Mistero Buffo 2.0

La politica non si addice più al teatro

Paolo Rossi si misura con Dario Fo, ma qualcosa non torna

di Steve Remington

La politica non si addice più al teatro

Giullare lo è anche lui. Anzi, saltimbanco è la definizione migliore, vero abito lessicale da cucire addosso a Paolo Rossi, attor comico del teatro italiano fra i più versatili, senza essere una star. E proprio perché il meccanismo dello star system non lo ha ancora ruminato, oppure è stato lui a sputar  fuori il rospo, la prova con il Mistero Buffo di Dario Fo appare quanto mai in linea con il suo percorso professionale. Certo, essendo fra coloro che hanno visto l’originale messo in scena dal Premio Nobel (ma a Stoccolma non si saranno pentiti di averglielo dato?), il confronto è inevitabile. E da questa ineluttabilità salta fuori un gioco di specchi tutto temporale, più che sostanziale. Dario Fo allora, a cavallo fra l’inizio degli anni settanta e primi ottanta, stagione difficile,  ma ricca di fermenti,  aveva l’urgenza di portare in scena qualcosa che rompesse gli schemi, che frantumasse le paludate sovrastrutture del teatro  in senso lato. Fo, mettendo al centro lo spettatore e non lo spettacolo, altro non faceva che realizzare un prodotto pedagogico, elementare nella sua essenza, ma aristocratico nel fine: educare le masse.
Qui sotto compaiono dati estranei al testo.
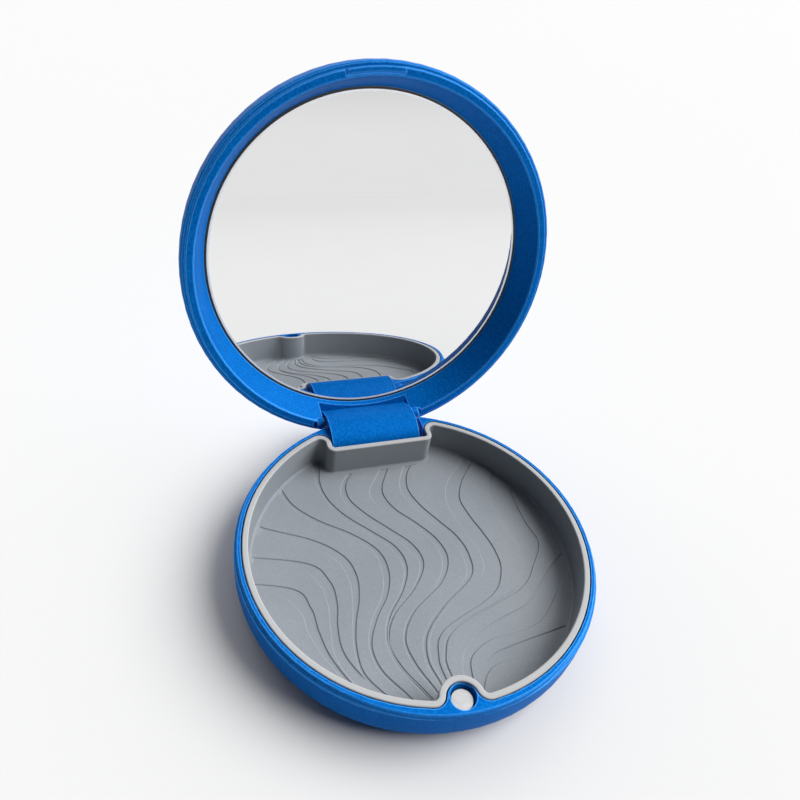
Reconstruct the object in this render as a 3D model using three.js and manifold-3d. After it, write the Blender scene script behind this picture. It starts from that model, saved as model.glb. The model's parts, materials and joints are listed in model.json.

Ecco,questo tratto dal lavoro di Dario Fo rende quel Mistero Buffo figlio del suo tempo, inserito dentro una cornice per certi versi irripetibile. Paolo Rossi, consapevole di questo rischio, propone un “suo” Mistero Buffo, a cui fa compiere un doveroso  salto temporale,  offrendo allo spettatore di oggi un prodotto molto più vicino al cabaret che al teatro fisico,quasi dinamico di Dario Fo.

Del resto il pubblico di oggi questo vuole, la battuta su Berlusconi, il bunga bunga e le veline, con innesti quotidiani. Certo, poi c’è anche il Mistero Buffo con le domande su Gesù Cristo. Che farebbe se tornasse oggi? Chi sarebbe? Cosa potrebbe fare? Saremmo in grado di riconoscerlo e seguire la sua rivoluzione, i suoi dogmi, i suoi miracoli? In questa versione pop 2.0 anche Gesù diventa pop. Per necessità più che per convinzione. «I misteri non finiscono mai: il maestro Dario Fo non ha finito di raccoglierli e in ogni angolo della strada troviamo nuove storie che diventano parte del nostro mistero e si integrano con l’originale, lo arricchiscono, lo trasformano», spiega lo stesso Paolo Rossi, «come è successo nel 1969, anche il nostro Mistero Buffoè un’ operazione politica: come 40 anni fa, la nostra è ancora un’epoca in cui difendere dei valori significa difendere la sopravvivenza. Ma è anche un’operazione culturale, perché vuole recuperare insieme al pubblico le radici profonde del teatro popolare».

L’attore, in parte, ha ragione. Ma solo in parte.  Se la gente ride di Berlusconi non lo fa perché decifra l’operazione culturale di questo Mistero Buffo, altrimenti Zelig dovremmo metterlo sullo stesso piano, lo fa perché avverte l’urgenza di spezzare la tensione del presente. Questo, semmai, rende lo spettacolo un’operazione politica, questo sì. Ma l’epoca in cui il teatro produceva voti, forse è davvero finita. Oggi il teatro deve fare il Teatro. E non la macchietta di se stesso.